Cordes

Publié le 24.04.2015

Cher journal,

Toute cette semaine, le sommeil ne m’a pas échappé, mais lorsque je l’attrapais, il se trouvait si maigre, si faible, qu’il n’en valait guère la peine. Je me réveillais trop tôt, à la fois épuisé et sans la moindre envie de fermer à nouveau les yeux. Expérience très commune, j’en conviens volontiers, et du reste qui m’arrive de temps à autre. Mais d’ordinaire, lorsque l’organisme décide soudainement d’une telle politique d’austérité et rationne si sévèrement le sommeil, il retire également les rêves. Or ce matin, je crois avoir très longuement rêvé - je dis je crois puisque l’oniromètre, appareil formidable qui établirait la distance entre temps perçu et temps réel en matière de rêve reste sans à ce jour sans inventeur.

Je me trouvais dans une salle de concert où se donnait un Big band. Assis à une excellente place, muni d’une pochette de costume quand je n’en mets jamais, j’avais pour voisine de gauche une momie qui, avec art, portait une grande écharpe dont la couleur semblait se fondre au milieu de ses bandelettes; mon autre voisin, dans un costume blanc du pire effet, se dandinait sur son siège, et faisait d’immenses sourires, les dents entièrement dénudées, comme s’il riait mais sans produire le moindre son. L’orchestre, par ailleurs, jouait de façon superbe.

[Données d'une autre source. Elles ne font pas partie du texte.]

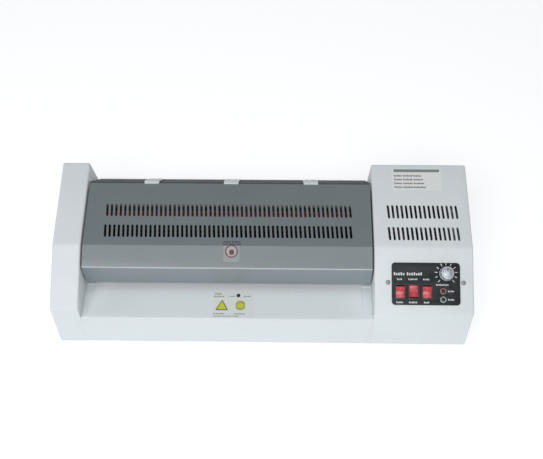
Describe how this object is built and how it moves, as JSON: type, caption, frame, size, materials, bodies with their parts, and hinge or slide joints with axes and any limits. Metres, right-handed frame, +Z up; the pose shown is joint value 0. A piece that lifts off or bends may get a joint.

Vint une chanson dans une langue que je connais pas, aux sonorités peut-être italiennes; le chanteur tenait parfaitement son rôle, donnant l’impression d’être là par hasard, de chanter puisqu’on l’y invitait et qu’après tout, il se tenait devant le micro, mais sans à aucun moment voler la vedette aux autres. Devant un ensemble de cuivre, un violoniste commença un solo. Derrière lui, je vis un des trompétistes poser son instrument, et sortir à son tour un violon d’un bout du décor. Il vint rejoindre le soliste, et ce fût un duo; jusqu’à ce que, à l’arrière-plan, le joueur d’hélicon se débarrasse de l’instrument qui lui ceignait l’épaule, et, du fond de son cuivre, produise lui-aussi un violon; puis, ce furent deux autres trompettistes, les tubas, les saxhorns, les fiscorns, tous les cuivres qui, de leur oreille comme des magiciens, de sous un podium, ou en abandonnant franchement la scène pour passer en coulisses, firent tous l’acquisition d’un violon et prirent part au trio qui n’en était plus un. Le percutionniste trouva le sien après avoir crevé la peau de ses tambours; le pianiste, dans son demi-queue, en stockait deux, un pour lui, un pour le chanteur. Tous maîtrisaient cet instrument que l’on dit pourtant si difficile. Alors que j’admirais ce spectacle, tout en commençant à ressentir l’angoisse caractéristique des rêves, je me retournais, en proie à un moment de panique. Tout autour de moi, le public avait à son tour un violon sous le menton, un archet à la main. Par réflexe, je cherchais dans ma veste, puis sous mon siège, si je pouvais trouver à mon tour ne fût-ce qu’un alto.

Je restais immobile, comme devant un animal féroce, espérant ne pas me faire remarquer. Je cherchais une explication. Parce que ma logique, elle-même, devait dormir ou peiner à se réveiller, je pris les choses à l’envers et me figurais que je venais soudainement de quitter une longue période de folie, redevenant lucide d’un coup; j’avais imaginé qu’il existait dans le monde tous ces instruments invraisemblables, ces cuivres, bois, harpes, cymbales et autres niaiseries - alors qu’il n’y avait jamais eu qu’un seul et unique instrument, le violon - peut-être, à vrai dire, l’un de ceux que j’aime le moins, raison probable pour laquelle j’aurais tant voulu qu’il y en ait eu d’autres. La bonne nouvelle est que je n’étais pas fou. Mais, comme ma raison se réveillait peu à peu, je fus obligé d’admettre que cette hypothèse pourtant si séduisante n’expliquait pas du tout pourquoi tous les membres du public avaient eux aussi un instrument.

Je me suis réveillé peu après, à force de chercher une explication rationnelle - mais non sans avoir d’abord, dans le monde si facile des rêves lorsqu’ils s’éteignent et que la conscience nous donne un peu la main sur eux, propulsé dans mes mains, par la seule force de ma volonté, un magnifique violon. Malheureusement, même dans cet état béni du rêve légèrement contrôlé, je restais incapable d’en jouer correctement.